Whilst I think the most beautiful is an absolutely plain dial carved straight on to the pediment of a prizewinning classical gazebo in Bath, his trade-mark is probably the highly decorated multifaceted polyhedral sundial of the kind beloved of renaissance diallists.
Nowadays these are usually made as very special birthday gifts, typically having about twenty faces, six or more being sundials, all the others carrying painted and gilded carvings relevant to the recipient's life and interests.
This was the kind of dial he designed for a competition to make a sundial for the Pocock Garden at Christ Church, Oxford and his was the winning entry. Here the historical aspect was very important, for David researched the site where the dial was to be installed and came up with a design based on a dial created in the sixteenth century by the famous mathematician and horologist Nicholas Kratzer.
I wonder whether David misses teaching - not a bit, he says. But the familiar front of class stance is occasionally pressed into service as, for example, impromptu conductor of the Radstock and Midsomer Norton Silver Band where his normal position is amongst the tuba players. I also hear that he once close questioned a group of Florentine road menders ( in non- existent Italian ) to discover what stone they were using and where it came from !

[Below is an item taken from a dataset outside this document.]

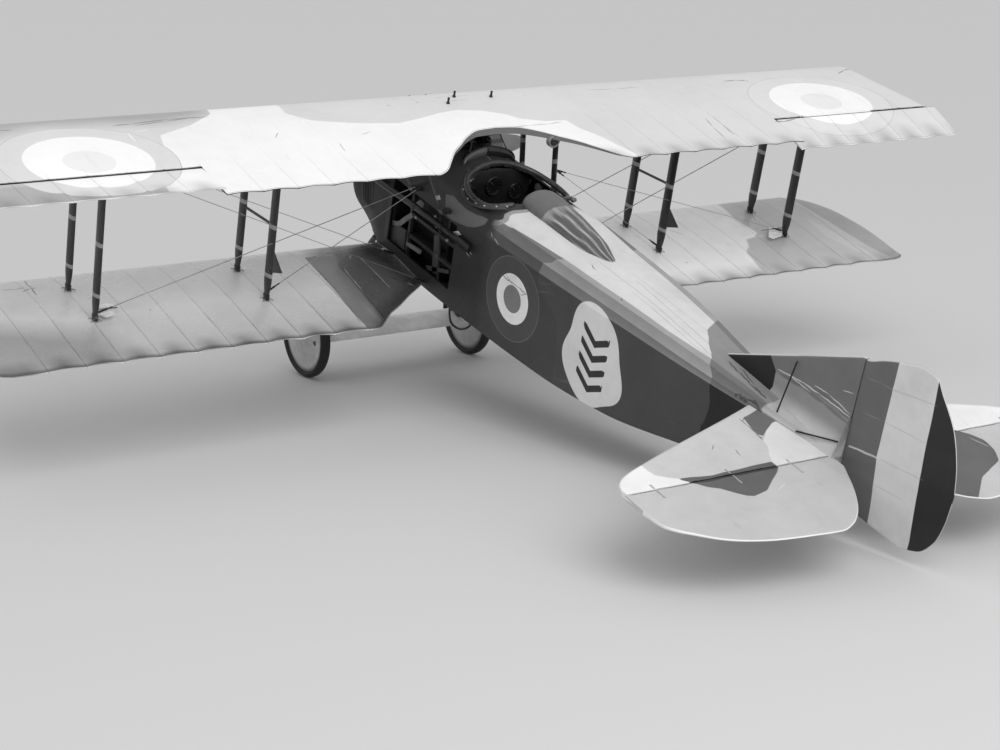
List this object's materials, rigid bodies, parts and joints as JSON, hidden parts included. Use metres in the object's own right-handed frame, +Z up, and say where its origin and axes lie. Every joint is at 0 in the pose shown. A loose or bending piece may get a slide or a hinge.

Nearer home, I'm reliably informed that, for his three sons- in-law, trial by helping to install sundials has definitely replaced trial by sailing as mate to David's skipper as an essential part of the family tradition!
As for his new lifestyle: 'I love it! And I like the fact that when I go up to Shipham for meetings of the Mendip Calligraphy group, I'm quite near the old Somerset Schools Observatory at Charterhouse where I used to take groups of schoolchildren to stargaze years ago when I taught in West Somerset.'
As I leave, David returns to the Salisbury U3A dial to scratch his mark at the base. It has always been the custom for stonemasons to carve their own particular mark on each piece of work. David is proud to continue this tradition and be counted among their number. I left with the feeling that David is indeed making his mark!